What I want to do is retrieve the keywords which have maximum frequency in the documents given by the result of any search query.
I am currently using xquery functions to count the frequency of each word in the set of all documents retrieved as query result. However, this is quite inefficient.
I was thinking that it would help me if i could get the list of words on which marklogic has performed indexing.
So is there a way to retrieve the list of indexed words from the universal index of marklogic??

Normally you would use something like this in MarkLogic:
(
for $v in cts:element-values(xs:Qname("myelem"))
let $f := cts:frequency($v)
order by $f descending
return $v
)[1 to 10]
This kind of functionality is built-in in the search:search library, which works very conveniently.
But you cannot use that on values from cts:words e.a. unfortunately.
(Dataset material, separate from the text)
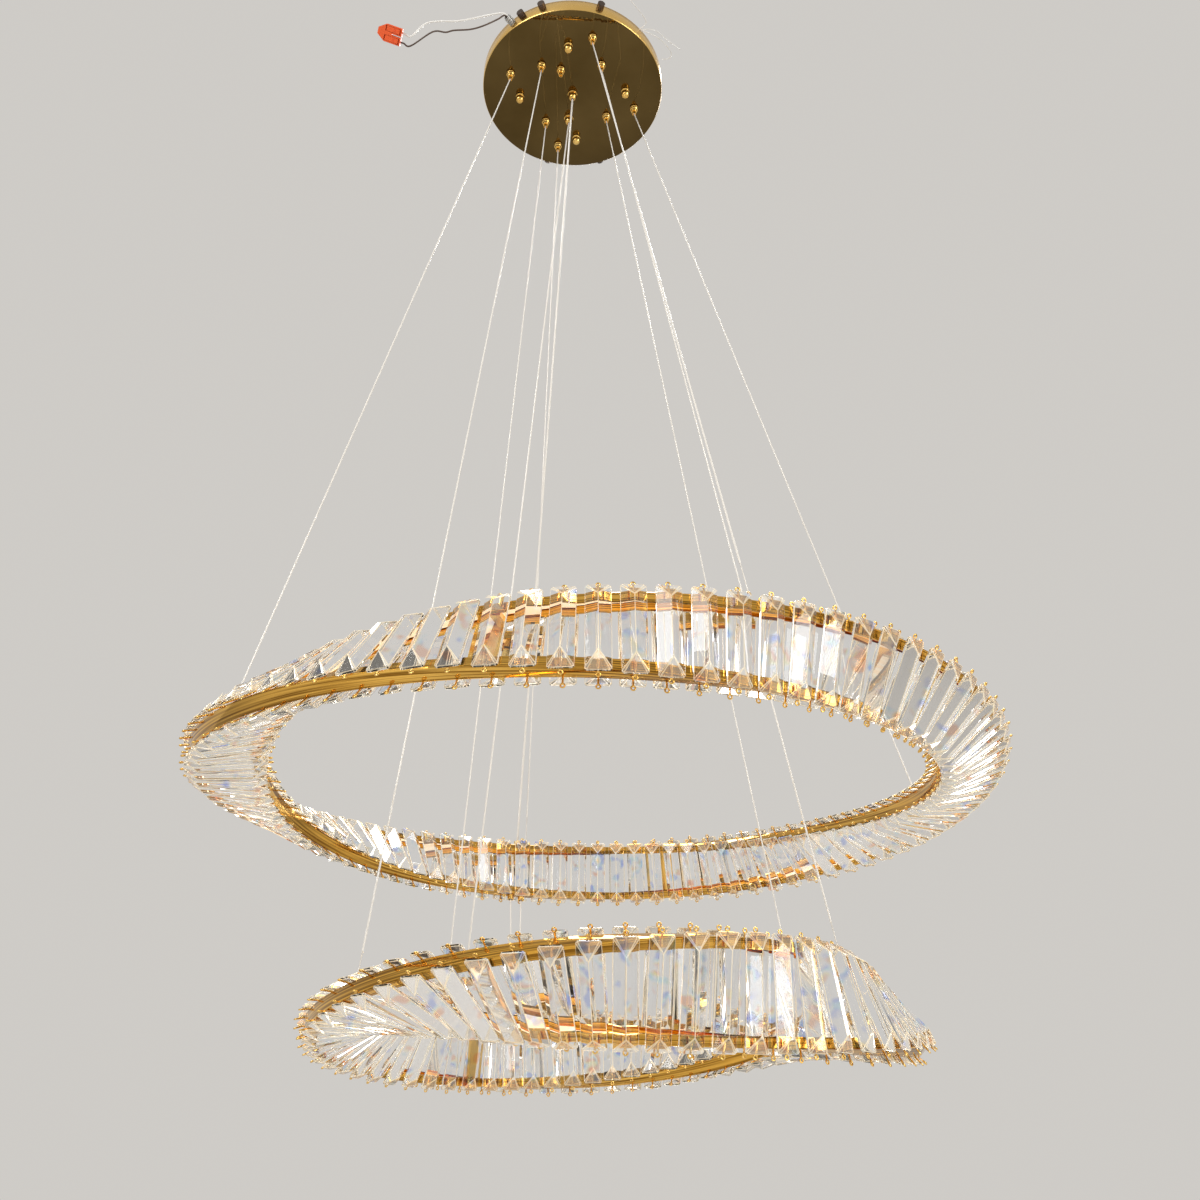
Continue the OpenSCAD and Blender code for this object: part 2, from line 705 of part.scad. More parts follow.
module lower_strip_a() {
    color("lightyellow") light_strip(lower_ring, 1);
}

module lower_strip_b() {
    color("lightyellow") light_strip(lower_ring, -1);
}

module upper_spreaders() {
    color("goldenrod") spreaders(upper_ring, upper_gap_angle, 6);
}

module lower_spreaders() {
    color("goldenrod") spreaders(lower_ring, lower_gap_angle, 4);
}

module upper_crystals_front() {
    color("lightcyan") crystals(upper_ring, upper_gap_angle, upper_crystal_l, 1);
}

module upper_crystals_back() {
    color("lightcyan") crystals(upper_ring, upper_gap_angle, upper_crystal_l, -1);
}

module lower_crystals_front() {
    color("lightcyan") crystals(lower_ring, lower_gap_angle, lower_crystal_l, 1);
}

module lower_crystals_back() {
    color("lightcyan") crystals(lower_ring, lower_gap_angle, lower_crystal_l, -1);
}

module upper_eyelets_front() {
    color("gold") eyelets(upper_ring, upper_gap_angle, upper_crystal_l, 1);
}

module upper_eyelets_back() {
    color("gold") eyelets(upper_ring, upper_gap_angle, upper_crystal_l, -1);
}

module lower_eyelets_front() {
    color("gold") eyelets(lower_ring, lower_gap_angle, lower_crystal_l, 1);
}

module lower_eyelets_back() {
    color("gold") eyelets(lower_ring, lower_gap_angle, lower_crystal_l, -1);
}

module upper_wire_posts() {
    color("gold") wire_posts(upper_ring, upper_flat_ends, upper_top_ends);
}

module lower_wire_posts() {
    color("gold") wire_posts(lower_ring, lower_flat_ends, lower_top_ends);
}

module upper_cable_glands() {
    color("gold") entries(upper_ring, [upper_cable_end, for (a = link_starts) [a, -1, link_room]]);
}

module lower_cable_glands() {
    color("gold") entries(lower_ring, [lower_cable_end, for (a = link_ends) [a, -1, link_room]]);
}

ceiling_bracket();
bracket_studs();
canopy_pan();
side_screws();
cap_nuts();
gripper_bodies();
gripper_locknuts();
gripper_nozzle(0);  // gripper_nozzle_1
gripper_nozzle(1);  // gripper_nozzle_2
gripper_nozzle(2);  // gripper_nozzle_3
gripper_nozzle(3);  // gripper_nozzle_4
gripper_nozzle(4);  // gripper_nozzle_5
gripper_nozzle(5);  // gripper_nozzle_6
gripper_nozzle(6);  // gripper_nozzle_7
gripper_nozzle(7);  // gripper_nozzle_8
gripper_nozzle(8);  // gripper_nozzle_9
cable_glands();
gland_locknuts();
led_driver_upper();
led_driver_lower();
terminal_block();
strain_relief();
clamp_knob();
lead_white();
lead_brown();
wire_connector();
connector_lever(1);  // connector_lever_1
connector_lever(-1);  // connector_lever_2
wire_tail_1();
wire_tail_2();
wire_tail_3();
upper_wires();
lower_wires();
upper_cable();
lower_cable();
ring_link_leads();
upper_rail_a();
upper_rail_b();
upper_strip_a();
upper_strip_b();
upper_spreaders();
upper_crystals_front();
upper_crystals_back();
upper_eyelets_front();
upper_eyelets_back();
upper_wire_posts();
upper_cable_glands();
lower_rail_a();
lower_rail_b();
lower_strip_a();
lower_strip_b();
lower_spreaders();
lower_crystals_front();
lower_crystals_back();
lower_eyelets_front();
lower_eyelets_back();
lower_wire_posts();
lower_cable_glands();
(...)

There is a little trick that could get you close though. Instead of using cts:frequency, you could use a xdmp:estimate on a cts:search to get a fragment count:
(
for $v in cts:words()
let $f := xdmp:estimate(cts:search(collection(), $v))
order by $f descending
return $v
)[1 to 10]
The performance is less, but still much faster than bluntly running through all documents.
HTH!

What if your search contains multiple terms? How will you calculate the order?
What if some of your terms are very common in your corpus of documents, and others are very rare? Should the count of "the" contribute more to the score than "protease", or should they contribute the same?
If the words occur in the title vs elsewhere in the document, should that matter?
What if one document is relatively short, and another is quite long. How do you account for that?
These are some of the basic questions that come up when trying to determine relevancy. Most search engines use a combination of term frequency (how often do the terms occur in your documents), and document frequency (how many documents contain the terms). They can also use the location of the terms in your documents to determine a score, and they can also account for document length in determining a score.
MarkLogic uses a combination of term frequency and document frequency to determine relevance by default. These factors (and others) are used to determine a relevance score for your search criteria, and this score is the default sorting for results returned by search:search from the search API or the low-level cts:search and its supporting operators.
You can look at the details of the options for cts:search to learn about some of the different scoring options. See 'score-logtfidf' and others here:
http://community.marklogic.com/pubs/5.0/apidocs/SearchBuiltins.html#cts:search
I would also look at the search developers guide:
http://community.marklogic.com/pubs/5.0/books/search-dev-guide.pdf
Many of the concepts are under consideration by the XQuery working group as enhancements for a future version of XQuery. They aren't part of the language today. MarkLogic has been at the forefront of search for a number of years, so you'll find there are many features in the product, and a lot of discussion related to this area in the archives.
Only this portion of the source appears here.